According to the same newspaper, in August 2023, the Israeli government approved a decision to increase gas production from the Tamar field by 60 percent starting in 2026. This move is intended to secure consistent gas supplies to the Israeli economy until 2048 and facilitate gas exports to Egypt via the Tamar field.
The Israeli Ministry of Energy has described this step as “significant” and expects it to boost state revenues, strengthen the Israeli economy, and improve political relations between Israel and Egypt.
According to Sonia Gorodesky, an economic affairs correspondent for Israel Today, approximately one-third of the planned increase in production capacity from the Tamar field will be allocated to the local market. This increase is anticipated to cover 15-25 percent of Israel’s current natural gas consumption, with the flexibility to redirect all additional production to meet local needs in emergency situations.
Gorodesky also emphasizes that gas exports play a crucial role in expanding production capacity, generating substantial revenue, and enhancing energy relationships with Egypt and other regional countries. This, in turn, bolsters Israel’s political and geopolitical standing.
Investment delays
Investment in gas field development is currently facing delays. As reported by The New York Times, Chevron Oil Company has been working on a plan to increase production in the Levitan and Tamar fields and add pipelines to boost gas flow from Israel to Egypt, primarily in the form of liquefied natural gas (LNG). However, the ongoing war threatens to disrupt these infrastructure projects related to gas pipelines in Israel.

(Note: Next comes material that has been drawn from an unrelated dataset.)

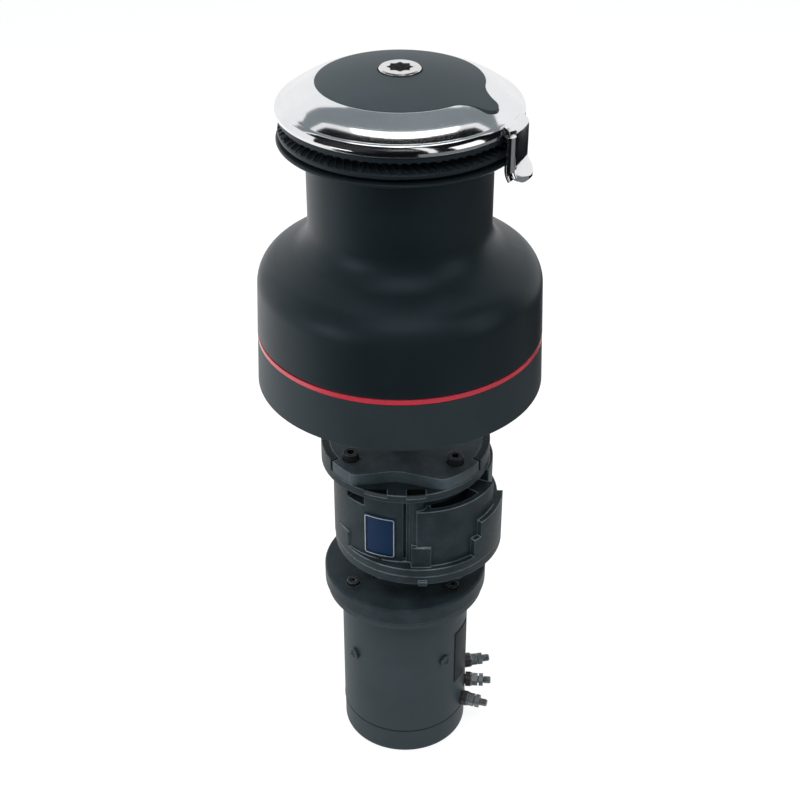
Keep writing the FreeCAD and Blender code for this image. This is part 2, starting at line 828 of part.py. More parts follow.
def drum():
    """The crown: lower skirt, round shoulder, hollow fillet, neck and top flange."""
    body = new_body("drum")
    angle = s.shoulder_angle
    round_x = DRUM_SHOULDER_RADIUS - s.shoulder_round
    shoulder_x = round_x + s.shoulder_round * cosine(angle)
    shoulder_z = s.shoulder_height + s.shoulder_round * sine(angle)
    fall = (shoulder_x + s.neck_round * cosine(angle) - s.neck_radius - s.neck_round) / sine(angle)
    hollow_x = shoulder_x - fall * sine(angle)
    hollow_z = shoulder_z + fall * cosine(angle)
    neck_start = hollow_z + s.neck_round * sine(angle)
    crown_under = s.drum_top - s.crown_edge
    neck_end = crown_under - s.crown_slope - s.crown_round
    inner = s.drum_radius - s.drum_wall
    rim = s.ring_gear_radius + 2
    bore_outer = s.bore_radius + s.bore_wall
    gear_relief = s.ring_screw_circle - 8
    lip = s.bore_radius - s.bore_lip
    lower_seat_top = s.lower_bearing_height + 34
    revolve(body, [
        (s.bore_radius, s.web_height),
        (bore_outer, s.web_height),
        (bore_outer, s.web_height + s.lightening_depth),
        (gear_relief, s.web_height + s.lightening_depth),
        (gear_relief, s.web_height),
        (rim, s.web_height),
        (rim + 3, s.shoulder_height - 4),
        (inner - 6, s.shoulder_height - 1),
        arc(inner, s.shoulder_height - 7, -6),
        (inner, DRUM_BOTTOM),
        (s.drum_radius - 1, DRUM_BOTTOM),
        (s.drum_radius, DRUM_BOTTOM + 1),
        (DRUM_SHOULDER_RADIUS, s.shoulder_height),
        arc(shoulder_x, shoulder_z, s.shoulder_round),
        (hollow_x, hollow_z),
        arc(s.neck_radius, neck_start, -s.neck_round),
        (s.neck_radius, neck_end),
        arc(s.neck_radius + s.crown_round, neck_end + s.crown_round, -s.crown_round),
        (s.crown_radius - 2, crown_under),
        arc(s.crown_radius, crown_under + 2, 2.2),
        (s.crown_radius, s.drum_top - 1.5),
        arc(s.crown_radius - 1.5, s.drum_top, 1.5),
        (s.bore_radius, s.drum_top),
        (s.bore_radius, s.upper_bearing_height),
        (lip, s.upper_bearing_height),
        (lip, lower_seat_top + s.bore_lip),
        (s.bore_radius, lower_seat_top),
    ])
    x, y = polar(s.ring_screw_circle, 0)
    hole = pocket(body, [circle(x, y, 3.1)], s.web_height + 14, 14)
    repeat(body, hole, s.ring_screw_count)
    x, y = polar(s.jaw_post_circle, 30)
    hole = pocket(body, [circle(x, y, 2.6)], s.drum_top, 14)
    repeat(body, hole, s.jaw_post_count)
    return body


def drum_ring_gear():
    """The internal gear, with a tall flange up to the drum's web."""
    body = new_body("drum_ring_gear", turn=RING_TURN)
    foot = s.gear_module * s.ring_teeth / 2 + s.gear_module * 1.25
    height = s.web_height - s.ring_gear_bottom
    pad(body, [circle(0, 0, s.ring_gear_radius), circle(0, 0, foot)], s.ring_gear_bottom, height)
    tooth = pad(body, [inward_tooth_outline(s.gear_module, s.ring_teeth, s.backlash)],
                s.ring_gear_bottom, s.ring_gear_width)
    repeat(body, tooth, s.ring_teeth)
    x, y = polar(s.ring_screw_circle, -RING_TURN)
    hole = pocket(body, [circle(x, y, 3.3)], s.web_height, height)
    repeat(body, hole, s.ring_screw_count)
    return body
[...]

Stanley Reed, the newspaper’s energy correspondent, notes that Chevron is also contemplating the establishment of a floating facility for liquefied natural gas processing in Israeli waters, a project that could incur billions of dollars in costs.
Reed expresses concern, saying, “There is a fear that the war will slow down investments in gas fields in the region. Furthermore, it could hinder Israel’s efforts to attract more international energy companies for gas exploration.”